Cette chronique a initialement été publiée dans le magazine Soixante-quinze.
Le prévenu est muet, autiste, tout à fait estropié par les malheurs, de terribles accidents de la « voie publique ». L’interprète se trouve impuissante : « Il ne parle pas la langue des signes », avise-t-elle le tribunal. Le président : « Ah, c’est embêtant. Bon, est-ce que vous lisez sur les lèvres monsieur ? » Mohamed émet un son aigu et agite la tête. Le président, lentement, résume : « On vous reproche d’avoir volé 1 100 euros et des cartouches de cigarettes, dans un restaurant, dans le 14e arrondissement, en cassant une baie vitrée. » Les faits remontent à 2015, mais les empreintes papillaires relevées ont mis du temps à désigner un suspect. La police le convoque le 22 avril 2016, puis de nouveau le 2 juin et le place en garde à vue. Le jour suivant, le voilà dans le box des comparutions immédiates.
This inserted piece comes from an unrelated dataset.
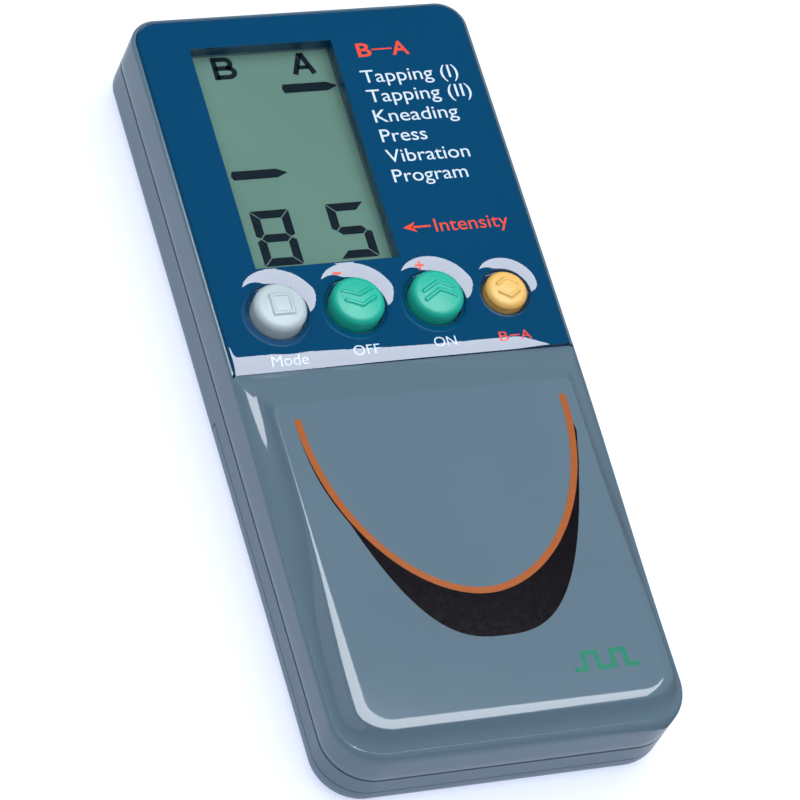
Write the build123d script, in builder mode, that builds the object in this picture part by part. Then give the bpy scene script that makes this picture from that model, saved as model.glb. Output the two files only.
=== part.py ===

Pour bien se faire comprendre, le président mime les faits. « On vous reproche d’avoir volé », et le voilà qui agrippe des liasses imaginaires avec des doigts crochus. Quand il ne sait pas, il agite ses mains au hasard – ça rend la scène cocasse. L’interprète superflue tente de se rendre utile en répétant les phrases du président.
Mohamed nie frénétiquement. Ses bras tout en circonvolutions spasmodiques heurtent son corps chétif – problèmes de coordination. C’est tout pantelant, bouillonnant, haletant qu’il parvient en ahanant à émettre quelques vains phonèmes auxquels le tribunal se pend de toutes ses forces. « J’ai souvent travaillé dans la restauration », devine-t-on au bout d’un formidable effort d’interprétation. Il est compris, ça le réjouit, il poursuit : « J’habite dans le 14e arrondissement. » C’est dit en petits bruits heurtés. On l’encourage, son avocat se permet une exégèse : « Il dit qu’il aurait très bien pu toucher la vitre en marchant, il ne marche pas très droit, il a du mal à se déplacer et à tourner la tête. » Les policiers lui ont confisqué son collier cervical qu’il doit porter en permanence. Il a mal, se plaint et tient absolument à détailler la myriade de pathologies qui l’affectent. « Le tribunal est saisi de faits, on verra plus tard », objecte le président.
Celui-ci n’est pas convaincu de la version de Mohamed, la démarche maladroite, les mains qui se hasardent sur des vitrines. Il reparle des empreintes, et soudain Mohamed s’emballe, retire sa chaussure et la brandit fièrement : « Moi 43 ! Pas 40 ! » Il agite son mocassin, l’air convaincu d’avoir dégainé l’irréfutable preuve matérielle de son absolue innocence. L’assistance, ébaubie, pouffe en silence. « Nous parlons de vos empreintes papillaires, monsieur », coupe le président. Il embraye vite : « Sur cette vidéosurveillance, les policiers vous ont formellement reconnu. » « Non, non ! » s’époumone Mohamed en furieuses onomatopées.
Mohamed, 39 ans, handicapé à 80 %, a peu connu son père, et sa mère souffre de la maladie d’Alzheimer. Il est atteint de dix pathologies, touche 800 euros d’allocations et affiche deux condamnations anciennes et dérisoires à son casier. Ça ne perturbe pas le procureur qui a vu en lui un roublard peu commun : « Il a des attitudes en fonction de la situation. Parfois il répond, parfois il fait l’autiste. Ce matin il était entièrement muet. » Soudain, l’estocade : « Regardez ! Il me fait des signes de tête, donc il entend et comprend ce que je dis. Pourtant je parlais la tête baissée, exprès pour voir. Monsieur utilise son handicap à son avantage ! » Il requiert huit mois, ferme ou avec sursis, à la discrétion du tribunal. L’avocat de Mohamed rappelle que les pathologies de son client sont bien réelles, que son handicap est lourd. « Les faits remontent à plus d’un an, et mon client n’a pas la capacité de casser une vitre. Il a très bien pu la toucher accidentellement. » Minuscule et fragile derrière sa vitre, Mohamed opine. Il est condamné à huit mois de prison avec sursis.